If Bateman lends Dave an emollience removed from the swagger we might expect from a man who works a used car lot, that may be part of the point. This is, after all, a play that sets out to lance assumptions and appearances. Both Howell and Teri Cowan, who plays Phyllis, deliver authentic portraits of Utah women at a crossroads. They may be troubled to varying degrees, but still proud and nervy enough to draw the line.

It's actor Topher Rasmussen who kicks the drama into high gear. He's the spike-haired, tight-jeaned Brian, a 17-year-old sent by his parents from South Carolina to his aunt Gail to "straighten out" his sexuality. Gail's concerned for him. Dave tolerates him with a smile. Only Phyllis can't stand the sight of this "homosexual predator." Rasmussen plays his character above it all. Austere with a trace of snark, he never lapsed into conceit that would have diminished the play's final effects.

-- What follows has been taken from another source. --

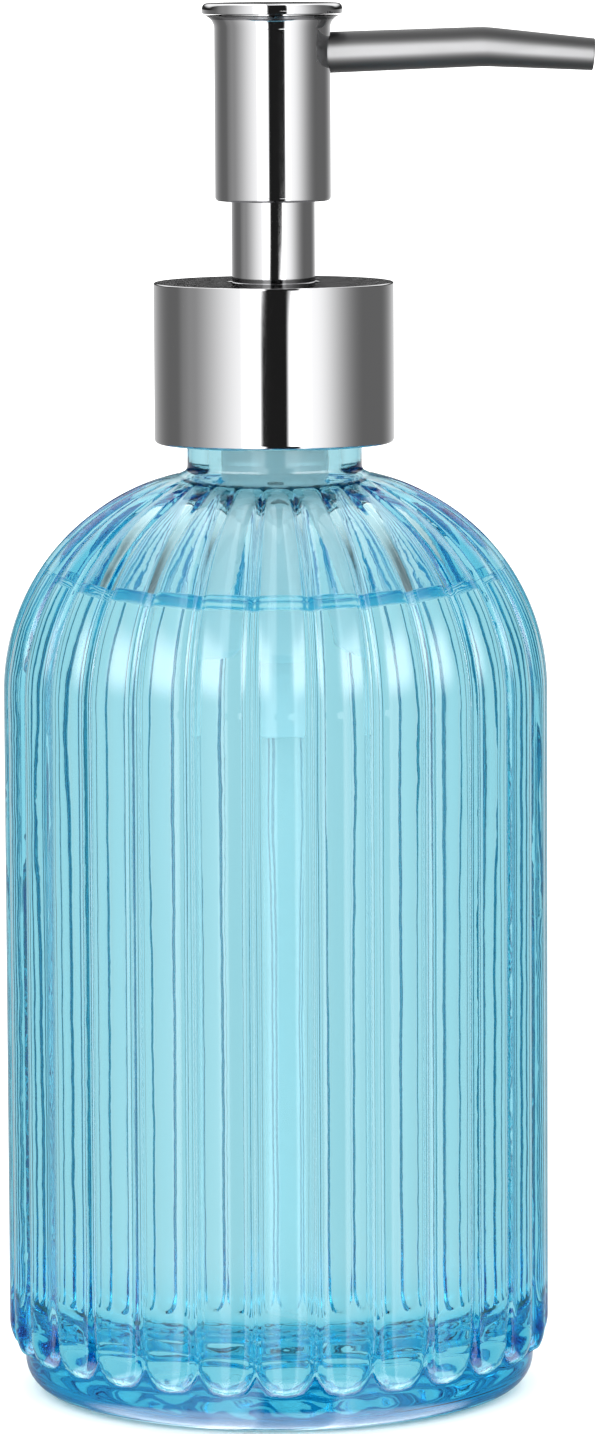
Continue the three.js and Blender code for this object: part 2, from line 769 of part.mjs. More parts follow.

It's not just honesty and truth-telling at work here. Samuelsen molds the play's dialogue into a miniature treatise on the true depth of religious faith. Believing and knowing you're a member of the church doesn't guarantee you'll act like one. Holding to all the faith's requirements doesn't mean you'll be accepted as one, either.

So far, so obvious. But it's the way Samuelsen drives this point home that matters, and in the play's final scene the cast creates a small piece of theater magic. Samuelsen turns retribution into redemption, hinting at a rich, uncharted map of human relations that might be redrawn, if and when we find the courage to cross over. —

'Borderlands'

When • Through April 10. Thursday and Friday, 8 p.m.; Saturday, 4 and 8 p.m.; Sunday, 2 p.m. with an extra show Sunday, April 10 at 6 p.m.

Where • 138 S. 300 South, Studio Theatre at Rose Wagner

Info• $10-$20. Call 801-355-ARTS for tickets, or visit planbtheatre.org.

Bottom line • A spiritually riveting dramatic work by one of Utah's best playwrights, even if it starts off slow. Ninety minutes, without intermission.